1.2 Filing and Effectiveness. The Merger shall become effective upon
------------------------
completion of the following actions:
(a) Adoption and approval of this Agreement and the Merger by
the stockholders of each Constituent Corporation in accordance with the
applicable requirements of the Delaware General Corporation Law and the
California General Corporation Law;
(b) The satisfaction or waiver of all of the conditions
precedent to the consummation of the Merger as specified in this Agreement; and
(c) The filing with the Secretary of State of Delaware of an
executed Certificate of Merger or an executed counterpart of this Agreement
meeting the requirements of the Delaware General Corporation Law.
The date and time when the Merger becomes effective is referred to in this
Agreement as the "Effective Date of the Merger."
----------------------------
1.3 Effect of the Merger. Upon the Effective Date of the Merger, the
--------------------
separate existence of Active California shall cease and Active Delaware, as the
Surviving Corporation, (a) shall continue to possess all of its assets, rights,
powers and property as constituted immediately prior to the Effective Date of
the Merger, (b) shall be subject to all actions previously taken by its and
Active California's Board of Directors, (c) shall succeed, without other
transfer, to all of the assets, rights, powers and property of Active California
in the manner more fully set forth in Section 259 of the Delaware General
Corporation Law, (d) shall continue to be subject to all of the debts,
liabilities and obligations of Active Delaware as constituted immediately prior
to the Effective Date of the Merger, and (e) shall succeed, without other
transfer, to all of the debts, liabilities and obligations of Active California
in the same manner as if Active Delaware had itself incurred them, all as more
fully provided under the applicable provisions of the Delaware General
Corporation Law and the California General Corporation Law.
-2-
2. Charter Documents, Directors and Officers
-----------------------------------------
2.1 Certificate of Incorporation. The Certificate of Incorporation of
----------------------------
Active Delaware as in effect immediately prior to the Effective Date of the
Merger shall continue in full force and effect as the Certificate of
Incorporation of the Surviving Corporation until duly amended in accordance with
the provisions thereof and applicable law.

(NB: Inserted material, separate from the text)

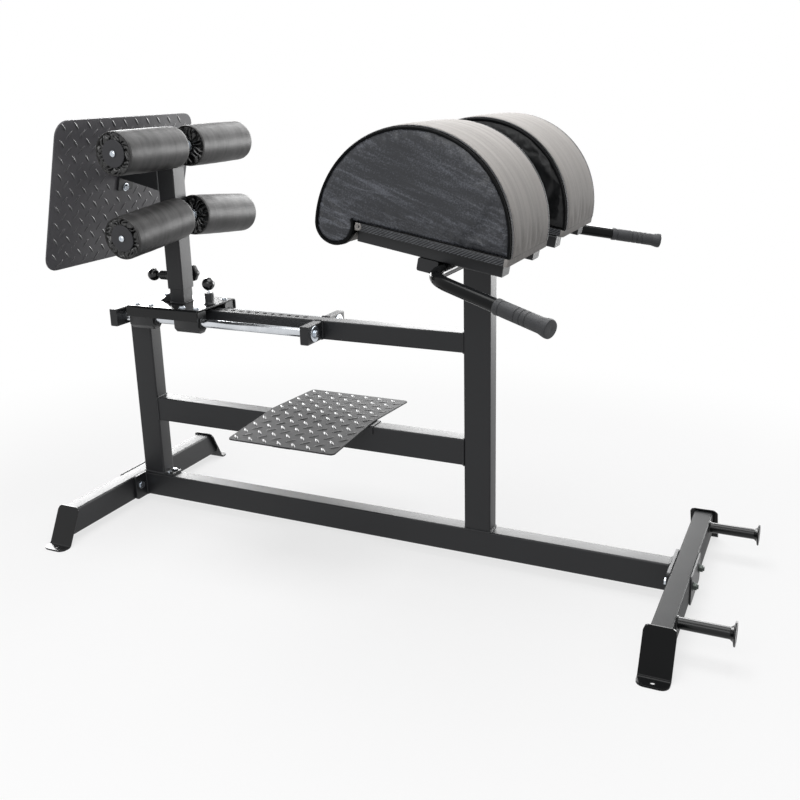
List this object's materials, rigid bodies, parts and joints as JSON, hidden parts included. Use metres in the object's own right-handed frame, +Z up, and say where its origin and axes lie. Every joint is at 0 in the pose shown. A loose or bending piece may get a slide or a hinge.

2.2 Bylaws. The Bylaws of Active Delaware as in effect immediately prior
------
to the Effective Date of the Merger shall continue in full force and effect as
the Bylaws of the Surviving Corporation until duly amended in accordance with
the provisions thereof and applicable law.
2.3 Directors and Officers. The directors and officers of Active
----------------------
California immediately prior to the Effective Date of the Merger shall be the
directors and officers of the Surviving Corporation until their successors shall
have been duly elected and qualified or as otherwise provided by law, the
Certificate of Incorporation of the Surviving Corporation or the Bylaws of the
Surviving Corporation.
3. Manner of Conversion of Stock
-----------------------------
3.1 Active California Common Stock. Upon the Effective Date of the
------------------------------
Merger, each one share of Active California Common Stock issued and outstanding
immediately prior thereto shall, by virtue of the Merger and without any action
by the Constituent Corporations, the holder of such share or any other person,
be converted into and exchanged for one fully paid and nonassessable share of
Common Stock, $0.001 par value, of the Surviving Corporation. No fractional
share interests of the Surviving Corporation shall be issued. Any fractional
share interests to which a holder would otherwise be entitled shall be
aggregated so that no Active California shareholder shall receive cash in an
amount greater than the value of one (1) full share of Active Delaware Common
Stock.
3.2 Active California Preferred Stock. Upon the Effective Date of the
---------------------------------
Merger, each share of Active California Series A Preferred, Series B Preferred,
and Series C Preferred issued and outstanding immediately prior thereto, which
shares are convertible into such number of shares of Active California Common
Stock as set forth in the Active California Articles of Incorporation, as
amended, shall, by virtue of the Merger and without any action by the
Constituent Corporations, the holder of such shares or any other person, be
converted into and exchanged for one fully paid and non-assessable share of
Series A Preferred, Series B Preferred, or Series C Preferred, as the case may
be, of the Surviving Corporation, $0.001 par value, respectively, having such
rights, preferences and privileges as set forth in the Certification of
Incorporation of the Surviving Corporation, which shares of Preferred Stock
shall be convertible into the same number of shares of the Surviving
Corporation's Common Stock, $0.001 par value as such share of Active California
Preferred Stock was convertible into shares of Active California common stock
immediately prior to the Effective Date of the Merger, subject to adjustment
pursuant to the terms of the Certificate of Incorporation of the Surviving
Corporation.
3.3 Active California Options, Stock Purchase Rights and Convertible
----------------------------------------------------------------
Securities.
----------
-3-
(a) Upon the Effective Date of the Merger, the Surviving Corporation
shall assume the obligations of Active California under Active California's
Amended and Restated Rights Agreement, as amended (the "Rights Agreement"), 1996
----------------
Stock Plan, 1996A Stock Plan and all other employee benefit plans of Active
California. Each outstanding and unexercised option, other right to purchase,
or security convertible into, Active California Common Stock or Preferred Stock
(a "Right") shall become, subject to the provisions in paragraph (c) hereof, an
-----
option, right to purchase, or a security convertible into the Surviving
Corporation's Common Stock or Preferred Stock, respectively, on the basis of one
share of the Surviving Corporation's Common Stock or Preferred Stock, as the
case may be, for each one share of Active California Common Stock or Preferred
Stock, issuable pursuant to any such Right, on the same terms and conditions and
at an exercise price equal to the exercise price applicable to any such Active
California Right at the Effective Date of the Merger. This paragraph 3.3(a)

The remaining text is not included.